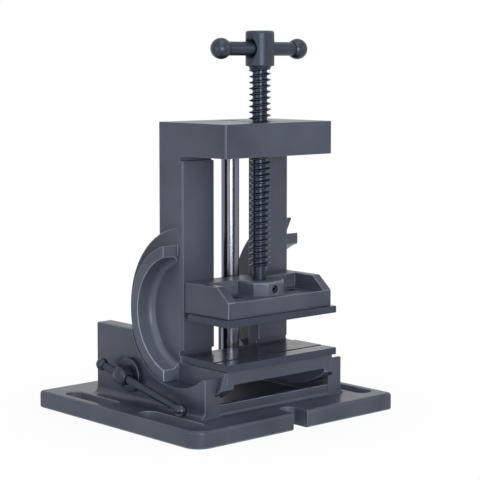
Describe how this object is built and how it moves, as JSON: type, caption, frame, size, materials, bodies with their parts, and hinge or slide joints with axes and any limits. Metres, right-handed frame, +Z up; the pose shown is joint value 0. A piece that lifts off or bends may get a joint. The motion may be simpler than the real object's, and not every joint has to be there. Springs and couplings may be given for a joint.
{
  "type": "tilting milling vise",
  "caption": "Screw-operated machine vise whose jaw frame tilts on ringed side discs in a slotted flat base and is locked by lever clamps at both walls.",
  "frame": {"origin": "middle of the base plate's footprint, on the surface that it stands on", "axes": "+X to the right along the jaws, +Y to the back, +Z up along the lead screw"},
  "size_m": [0.182, 0.174, 0.2653],
  "materials": {
    "base_casting": "satin dark blue-grey coating over cast iron",
    "vise_frame": "satin dark blue-grey coating over cast iron",
    "movable_jaw": "satin dark blue-grey coating over cast iron",
    "jaw_plate": "ground and blued hardened steel",
    "fastener": "black oxide",
    "keeper": "milled, black oxide",
    "lead_screw": "black oxide, lightly oiled",
    "screw_nut": "turned bronze",
    "guide_rod": "ground and polished",
    "handle": "black oxide",
    "clamp": "black oxide",
    "clamp_dog": "milled, black oxide"
  },
  "bodies": {
    "base": {"base_casting": "base_casting", "left_clamp_washer": "clamp", "right_clamp_washer": "clamp", "left_clamp_dog": "clamp_dog", "right_clamp_dog": "clamp_dog"},
    "frame": {"vise_frame": "vise_frame", "fixed_jaw_plate": "jaw_plate", "fixed_plate_screw_left": "fastener", "fixed_plate_screw_right": "fastener", "screw_nut": "screw_nut", "guide_rod": "guide_rod", "rod_lock_screw": "fastener"},
    "jaw": {"movable_jaw": "movable_jaw", "movable_jaw_plate": "jaw_plate", "movable_plate_screw_left": "fastener", "movable_plate_screw_right": "fastener", "jaw_stop_screw": "fastener", "keeper_left": "keeper", "keeper_right": "keeper", "keeper_screw_left_lower": "fastener", "keeper_screw_left_upper": "fastener", "keeper_screw_right_lower": "fastener", "keeper_screw_right_upper": "fastener"},
    "screw": {"lead_screw": "lead_screw"},
    "handle": {"handle_bar": "handle", "handle_ball_left": "handle", "handle_ball_right": "handle"},
    "left_clamp": {"left_clamp_screw": "clamp"},
    "left_lever": {"left_clamp_bar": "clamp", "left_clamp_ball_long": "clamp", "left_clamp_ball_short": "clamp"},
    "right_clamp": {"right_clamp_screw": "clamp"},
    "right_lever": {"right_clamp_bar": "clamp", "right_clamp_ball_long": "clamp", "right_clamp_ball_short": "clamp"}
  },
  "joints": [
    {"name": "tilt", "type": "hinge", "parent": "base", "child": "frame", "pos_m": [0, -0.0311, 0.076], "axis": [1, 0, 0], "range_deg": [-90, 0]},
    {"name": "jaw_slide", "type": "slide", "parent": "frame", "child": "jaw", "axis": [0, 0, 1], "range_m": [-0.0241, 0.0756]},
    {"name": "screw_turn", "type": "hinge", "parent": "jaw", "child": "screw", "pos_m": [0, -0.0464, 0.2], "axis": [0, 0, 1], "range_deg": [-2180, 6820]},
    {"name": "handle_slide", "type": "slide", "parent": "screw", "child": "handle", "axis": [1, 0, 0], "range_m": [-0.016, 0.016]},
    {"name": "left_clamp_turn", "type": "hinge", "parent": "base", "child": "left_clamp", "pos_m": [-0.0715, 0.0144, 0.0305], "axis": [1, 0, 0], "range_deg": [-20, 0]},
    {"name": "left_lever_slide", "type": "slide", "parent": "left_clamp", "child": "left_lever", "axis": [0, 0.9774, 0.2113], "range_m": [0, 0.05]},
    {"name": "right_clamp_turn", "type": "hinge", "parent": "base", "child": "right_clamp", "pos_m": [0.0715, 0.0144, 0.0305], "axis": [1, 0, 0], "range_deg": [0, 20]},
    {"name": "right_lever_slide", "type": "slide", "parent": "right_clamp", "child": "right_lever", "axis": [0, -0.9774, 0.2113], "range_m": [0, 0.05]}
  ],
  "couplings": [
    {"joint": "screw_turn", "follows": "jaw_slide", "rad_per_m": 1570.8}
  ]
}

PROBLEM TO SOLVE: Copy out the whole listing exactly as written.

RESPONSE:
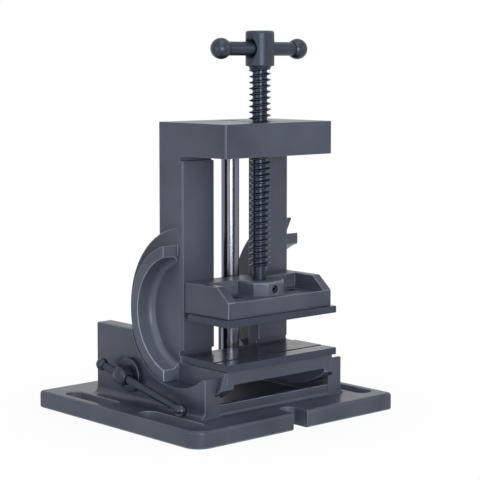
Describe how this object is built and how it moves, as JSON: type, caption, frame, size, materials, bodies with their parts, and hinge or slide joints with axes and any limits. Metres, right-handed frame, +Z up; the pose shown is joint value 0. A piece that lifts off or bends may get a joint. The motion may be simpler than the real object's, and not every joint has to be there. Springs and couplings may be given for a joint.
{
  "type": "tilting milling vise",
  "caption": "Screw-operated machine vise whose jaw frame tilts on ringed side discs in a slotted flat base and is locked by lever clamps at both walls.",
  "frame": {"origin": "middle of the base plate's footprint, on the surface that it stands on", "axes": "+X to the right along the jaws, +Y to the back, +Z up along the lead screw"},
  "size_m": [0.182, 0.174, 0.2653],
  "materials": {
    "base_casting": "satin dark blue-grey coating over cast iron",
    "vise_frame": "satin dark blue-grey coating over cast iron",
    "movable_jaw": "satin dark blue-grey coating over cast iron",
    "jaw_plate": "ground and blued hardened steel",
    "fastener": "black oxide",
    "keeper": "milled, black oxide",
    "lead_screw": "black oxide, lightly oiled",
    "screw_nut": "turned bronze",
    "guide_rod": "ground and polished",
    "handle": "black oxide",
    "clamp": "black oxide",
    "clamp_dog": "milled, black oxide"
  },
  "bodies": {
    "base": {"base_casting": "base_casting", "left_clamp_washer": "clamp", "right_clamp_washer": "clamp", "left_clamp_dog": "clamp_dog", "right_clamp_dog": "clamp_dog"},
    "frame": {"vise_frame": "vise_frame", "fixed_jaw_plate": "jaw_plate", "fixed_plate_screw_left": "fastener", "fixed_plate_screw_right": "fastener", "screw_nut": "screw_nut", "guide_rod": "guide_rod", "rod_lock_screw": "fastener"},
    "jaw": {"movable_jaw": "movable_jaw", "movable_jaw_plate": "jaw_plate", "movable_plate_screw_left": "fastener", "movable_plate_screw_right": "fastener", "jaw_stop_screw": "fastener", "keeper_left": "keeper", "keeper_right": "keeper", "keeper_screw_left_lower": "fastener", "keeper_screw_left_upper": "fastener", "keeper_screw_right_lower": "fastener", "keeper_screw_right_upper": "fastener"},
    "screw": {"lead_screw": "lead_screw"},
    "handle": {"handle_bar": "handle", "handle_ball_left": "handle", "handle_ball_right": "handle"},
    "left_clamp": {"left_clamp_screw": "clamp"},
    "left_lever": {"left_clamp_bar": "clamp", "left_clamp_ball_long": "clamp", "left_clamp_ball_short": "clamp"},
    "right_clamp": {"right_clamp_screw": "clamp"},
    "right_lever": {"right_clamp_bar": "clamp", "right_clamp_ball_long": "clamp", "right_clamp_ball_short": "clamp"}
  },
  "joints": [
    {"name": "tilt", "type": "hinge", "parent": "base", "child": "frame", "pos_m": [0, -0.0311, 0.076], "axis": [1, 0, 0], "range_deg": [-90, 0]},
    {"name": "jaw_slide", "type": "slide", "parent": "frame", "child": "jaw", "axis": [0, 0, 1], "range_m": [-0.0241, 0.0756]},
    {"name": "screw_turn", "type": "hinge", "parent": "jaw", "child": "screw", "pos_m": [0, -0.0464, 0.2], "axis": [0, 0, 1], "range_deg": [-2180, 6820]},
    {"name": "handle_slide", "type": "slide", "parent": "screw", "child": "handle", "axis": [1, 0, 0], "range_m": [-0.016, 0.016]},
    {"name": "left_clamp_turn", "type": "hinge", "parent": "base", "child": "left_clamp", "pos_m": [-0.0715, 0.0144, 0.0305], "axis": [1, 0, 0], "range_deg": [-20, 0]},
    {"name": "left_lever_slide", "type": "slide", "parent": "left_clamp", "child": "left_lever", "axis": [0, 0.9774, 0.2113], "range_m": [0, 0.05]},
    {"name": "right_clamp_turn", "type": "hinge", "parent": "base", "child": "right_clamp", "pos_m": [0.0715, 0.0144, 0.0305], "axis": [1, 0, 0], "range_deg": [0, 20]},
    {"name": "right_lever_slide", "type": "slide", "parent": "right_clamp", "child": "right_lever", "axis": [0, -0.9774, 0.2113], "range_m": [0, 0.05]}
  ],
  "couplings": [
    {"joint": "screw_turn", "follows": "jaw_slide", "rad_per_m": 1570.8}
  ]
}